Conséquence logique, les Chœurs de Chambre du Palais de la Musique Catalane de Barcelone sont entre des mains expertes, et très précisément dirigés. Les notes longues sont exquises et semblent jaillir de l’autel. La prononciation, à l’exception des sonorités légèrement ibériques d’un « unto us a son is given » des ténors, est impeccable. Les vocalises nettes, bien marquées et la rythmique est parfaitement en place. Les plus longs passages vocalisant en canon pâtissent toutefois de l’acoustique qui vient atténuer leur précision. À de rares moments, les pupitres masculins prennent légèrement le dessus sur les féminins, avec une légère baisse de précision sur les rythmiques traitresses de His yoke is easy, mais l’ensemble se reprend dans les passages a cappella.

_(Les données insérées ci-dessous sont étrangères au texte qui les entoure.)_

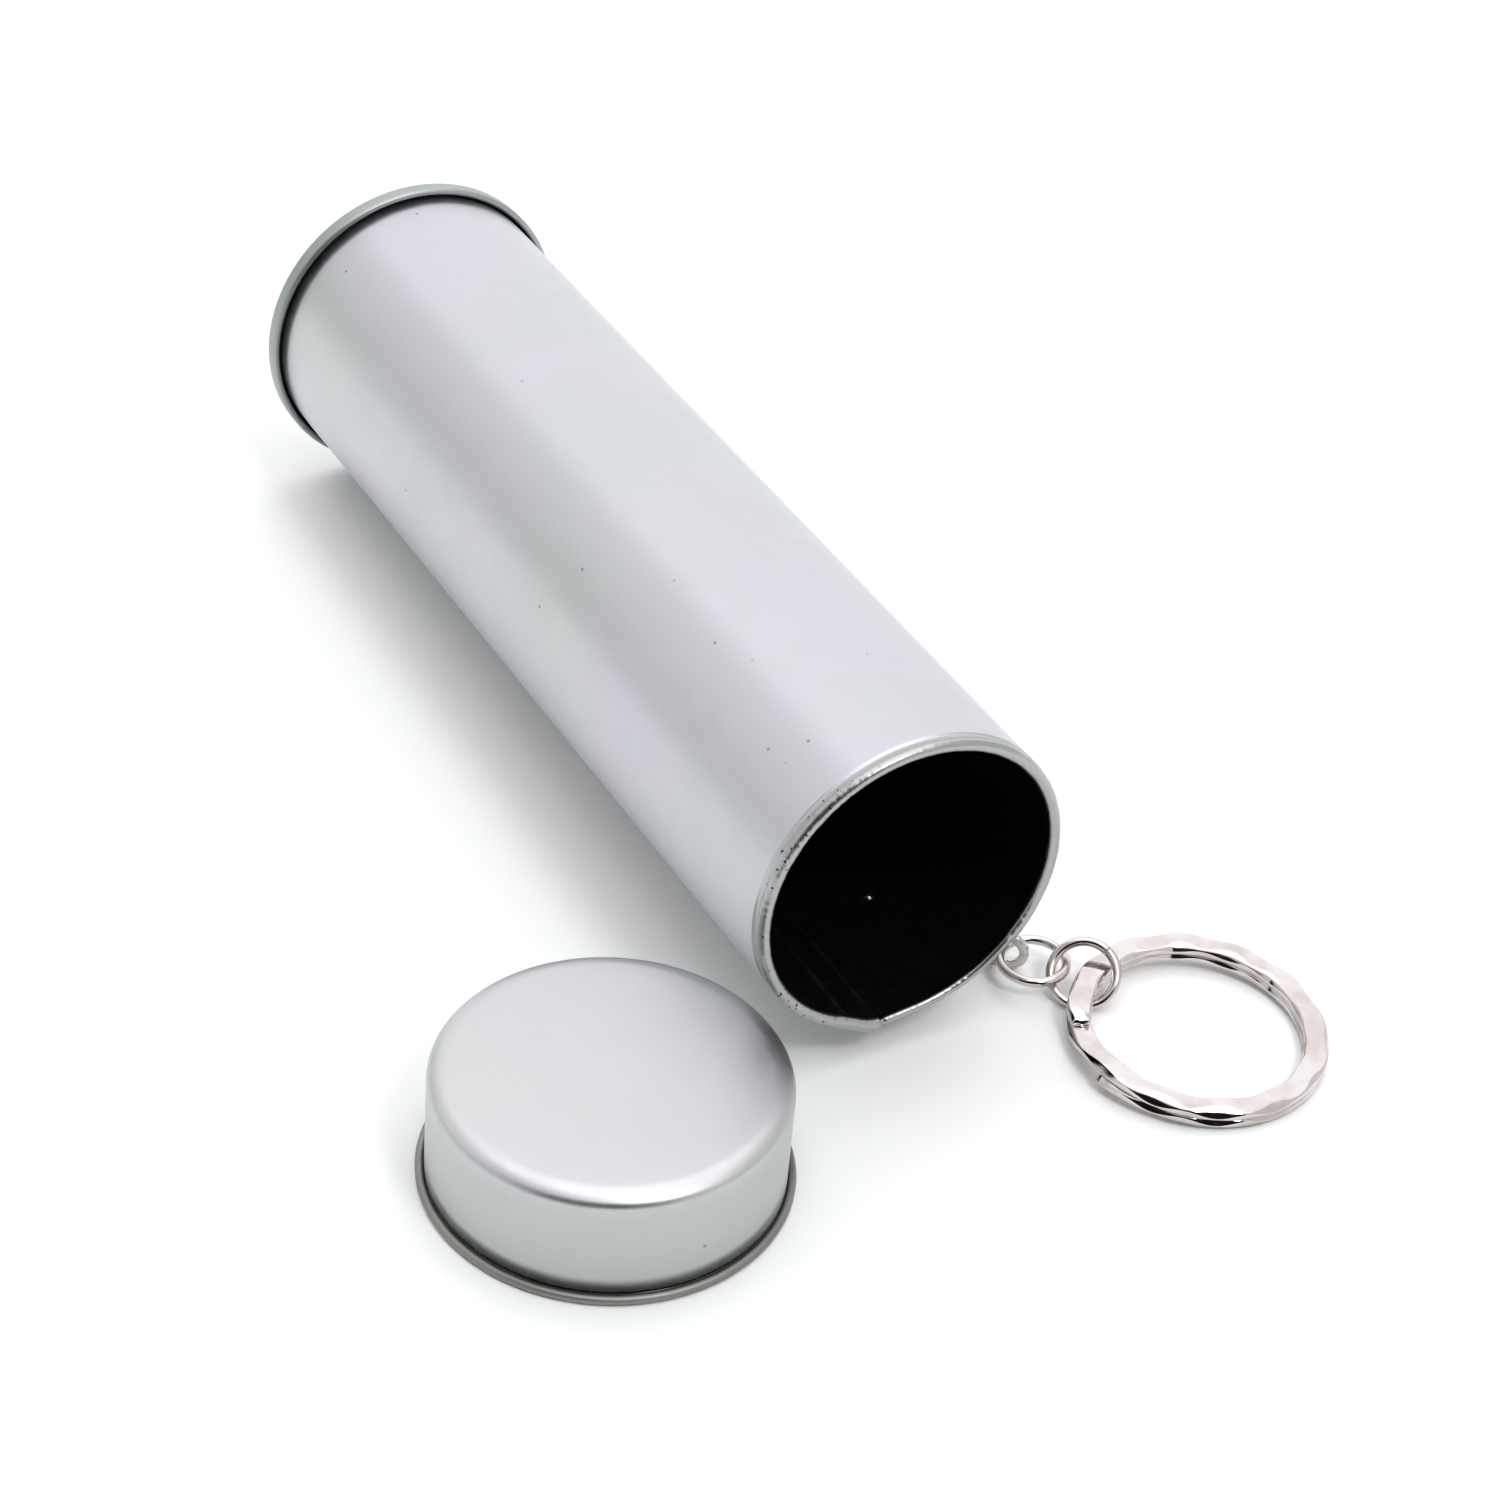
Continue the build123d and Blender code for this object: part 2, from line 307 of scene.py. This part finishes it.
def shape_tube(bm):
    """Gives the plain turned shell its seam, its uneven bead and the slight unevenness of thin sheet."""
    bead_middle = (-BEAD, TUBE_RADIUS - BEAD)
    for vert in bm.verts:
        x, y, z = vert.co
        radius = math.hypot(y, z)
        angle = math.degrees(math.atan2(y, -z))
        round_dir = Vector((0, y, z)).normalized()
        uneven = noise.noise(Vector((x * 40, angle / 40, 3)))
        if x > -2.05 * BEAD:
            # The bead waves a little, swells over the lap, and is nicked and thinner beyond it.
            size = 0.94 + 0.06 * noise.noise(Vector((angle / 7, 1, 0)))
            size += 0.05 * noise.noise(Vector((angle / 1.5, 5, 0)))
            size += 0.16 * step_between(angle, LAP_FROM, SEAM_TO, 1.5)
            size -= 0.24 * step_between(angle, SEAM_TO, THIN_TO, 2)
            size -= 0.5 * bell(angle, SEAM_TO, 0.8)
            x = bead_middle[0] + (x - bead_middle[0]) * min(size, 1)
            radius = bead_middle[1] + (radius - bead_middle[1]) * size
            radius = min(radius, TUBE_RADIUS)
        elif radius < TUBE_RADIUS - SHEET / 2:
            # Inside, the seam's folded sheet stands in from the wall.
            radius -= 0.2 * MM * step_between(angle, SEAM_FROM, SEAM_TO, 0.8)
        else:
            # Outside, the fold leaves a fine crease along each edge of the seam.
            radius -= 0.09 * MM * (bell(angle, SEAM_TO, 0.5) + bell(angle, SEAM_FROM, 0.5))
        if x < -3.5 * BEAD:
            radius += WALL_SAG * uneven - WALL_SAG
        # Towards the mouth the wall swells out over the seam, and round the rivet it is drawn in.
        ridge = bell(angle, SEAM_TO - 3, 9) * (1 if angle < SEAM_TO else 0.75)
        radius += RIDGE * ridge * min(max(1 + x / RIDGE_FADE, 0), 1)
        reach = (vert.co - rivet_local).length
        radius -= BOSS * bell(reach, 2.2 * MM, 0.6 * MM)
        vert.co = Vector((x, 0, 0)) + round_dir * radius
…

Passées les premières secondes durant lesquelles l’un des premiers violons, probablement à cause du froid, n’arrive pas à suivre les ornements de ses pairs, l’Orchestre de l’Opéra Royal livre une prestation précise, claire et fait honneur à la direction bondissante de Fagioli. C’est dans l’utilisation des silences qu’il déploie le plus de délices et fait preuve d’une synchronisation excellente, permettant alors aux échos de s’étendre longuement dans les travées. Dans les passages les plus célèbres de l’oratorio, tout est parfaitement en place et l’équilibre impeccable entre les différents pupitres.
Le timbre chaud et la tessiture dramatique de Marie Lys, soprano habituée au répertoire baroque, viennent sertir un vibrato toujours bien dosé. L’articulation est toujours présente, et la technique agile. Seul micro-bémol, une discrète baisse d’intensité sur la fin des vocalises les plus longues, lorsque ces dernières finissent dans le grave de sa tessiture semble traduire un léger manque de souffle à quelques occasions. Mais la clarté donne un résultat très doux et pur.
Margherita Maria Sala, contralto, utilise son timbre large pour livrer une interprétation tout en légèreté et en souplesse nonobstant sa technique plus forcée. Elle semble toutefois avoir fait les frais des températures glaciales : un léger voile dans les aigus ainsi qu’une respiration plus bruyante semblent traduire la morsure du froid. Les graves manquent par moment de puissance, mais les aigus sont fuselés et ces quelques difficultés conjoncturelles sont contenues par sa musicalité ainsi qu’une réelle écoute de l’orchestre qui lui permettent de livrer une prestation tout en relief. De même, l’attaque des notes tout en rondeur est pleinement seyante à l’acoustique du lieu, la rythmique et l’intensité dramatique sont remarquées de cohérence.
Pablo Bemsch, ténor habitué aux plus grosses phalanges, est presque trop tonitruant dès son entrée en scène. Son engagement théâtral et la palette des émotions utilisées lui confèrent des allures d’évangélistes d’une passion bachoise. La tessiture est dramatique et la longueur de souffle très bonne, mais une discrète inclinaison latérale de la tête dans les aigus vocalisant trahit une technique légèrement tirée. Le timbre est clair, limite perçant et aurait pu souffrir davantage de nuance.
Enfin, la basse Alex Rosen marque par son aisance. Vocalement tout d’abord, puisque les redoutables vocalises messianiques lui permettent de montrer une virtuosité aux allures naturelles, déconcertante pour nombre de basses, ainsi qu’une excellente mise en place rythmique. Scéniquement ensuite, puisque même sa seule petite confusion dans le texte apparaitra invisible à la quasi-totalité des spectateurs. Le timbre est large, tout en puissance et l’intensité est constante sur l’ensemble de sa tessiture, y compris sur les graves extrêmes. Même en dehors des passages chantés, le sourire en coin permanent traduit un réel plaisir d’être là, communicatif.
Ce Messie là (également emmené par un Argentin) joue aussi les prolongations. Malgré un chronométrage annonçant initialement 2h40 de concert, c’est finalement après 3h10 que l’Amen final retentit. Cela n’empêche pas le public charmé nonobstant le froid d’offrir une standing ovation à l’ensemble du plateau, entrecoupée, d’un bis sur le Hallelujah.